Han sido 26 horas de viaje. A las seis de la mañana del jueves, casi un centenar de jóvenes con camiseta blanca y mochila verde a la espalda esperaban en el aeropuerto de Barajas para coger un vuelo a Bogotá. Allí, unas horas de espera y otro avión. Esta vez, con destino a Cancún. La humedad y el calor les dieron la bienvenida. Tras cuatro horas de autobús, alcanzaron, por fin, Río Lagartos, reserva de la biosfera situada en la Península del Yucatán y primera parada en su recorrido. Cuando llegaron al campamento, eran las ocho de la mañana en España, siete horas menos en México. Apenas unas horas de sueño, y de nuevo en pie. No han venido precisamente a descansar. Esto es la Ruta BBVA.
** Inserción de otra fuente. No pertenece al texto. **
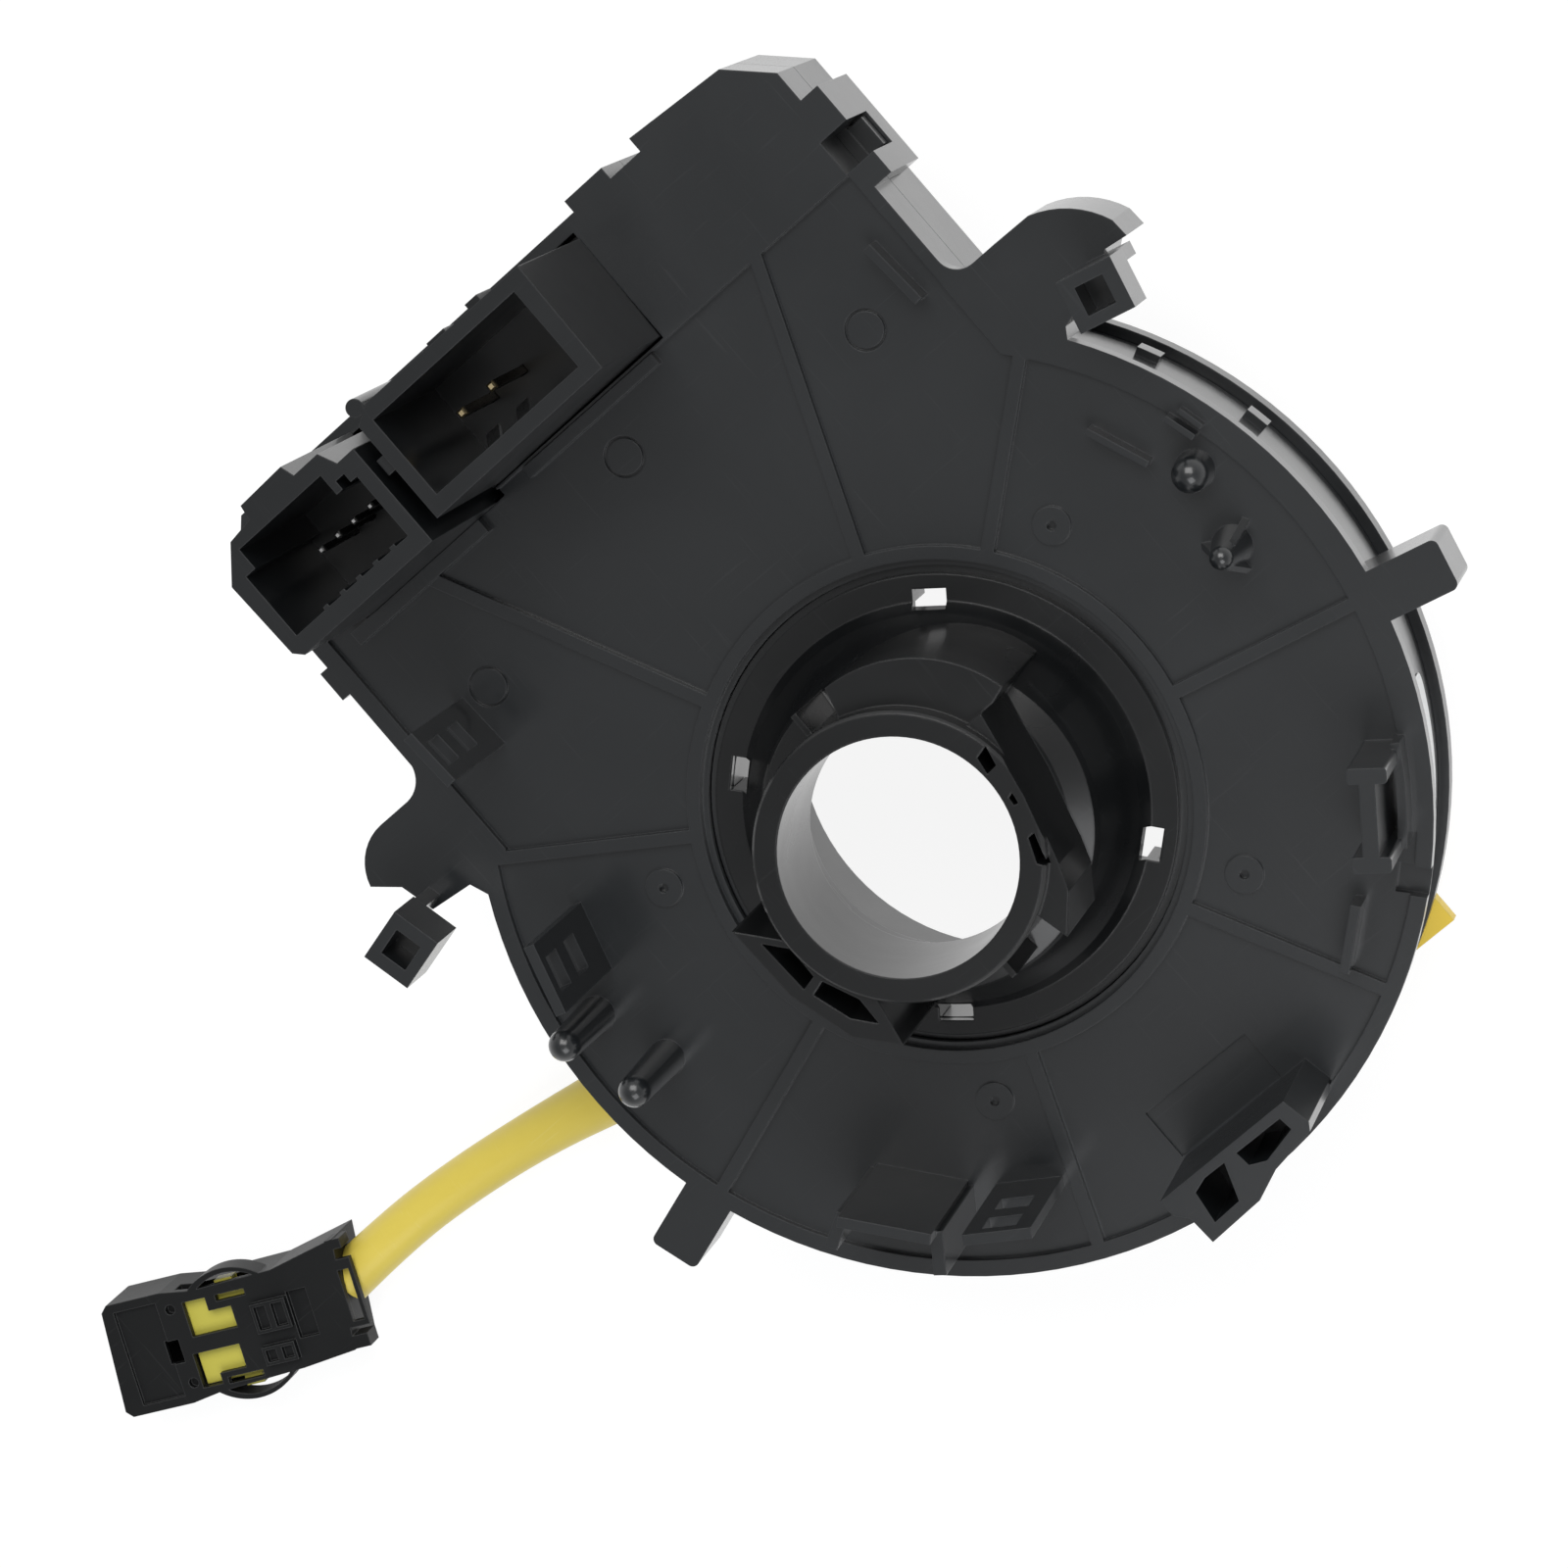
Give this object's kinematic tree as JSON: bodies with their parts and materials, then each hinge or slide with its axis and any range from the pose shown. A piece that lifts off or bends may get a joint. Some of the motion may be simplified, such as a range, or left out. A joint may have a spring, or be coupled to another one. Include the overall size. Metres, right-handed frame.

Así en frío, una podría pensar que despojar a un chaval de 18 años de su teléfono móvil y su conexión a Internet entra en la categoría de catástrofe. No es difícil imaginarse escenas apocalípticas, con sudores fríos y temblores. Desastre absoluto. Pero no. Resulta que allí estaban ellos, sin aparatos electrónicos a su alcance, dando de comer a los cocodrilos —algo de pollo, y valiéndose de un palo, que no cunda el pánico— e incluso cogiendo alguna cría en brazos. "Estoy demasiado emocionada", reconocía una rutera chilena, de 19 años, estudiante de bioquímica. El miércoles terminó un examen y, nada más salir de allí, fue directa al aeropuerto. "Tenía la cabeza en el viaje, más que en lo que estaba escribiendo".
Los 180 expedicionarios han sido seleccionados porque, de algún modo, son extraordinarios. Sus trabajos brillaron sobre los que enviaron otros muchos aspirantes. Y ahora están aquí, dispuestos a exprimir la aventura al máximo. En el campamento no hay tiempos muertos. Se juega al voley, se practica esgrima o se toca algún instrumento. Esa es su forma de descansar antes del plato fuerte de esta noche: una expedición a pie por la playa hacia Las Coloradas, para observar el desove de las tortugas.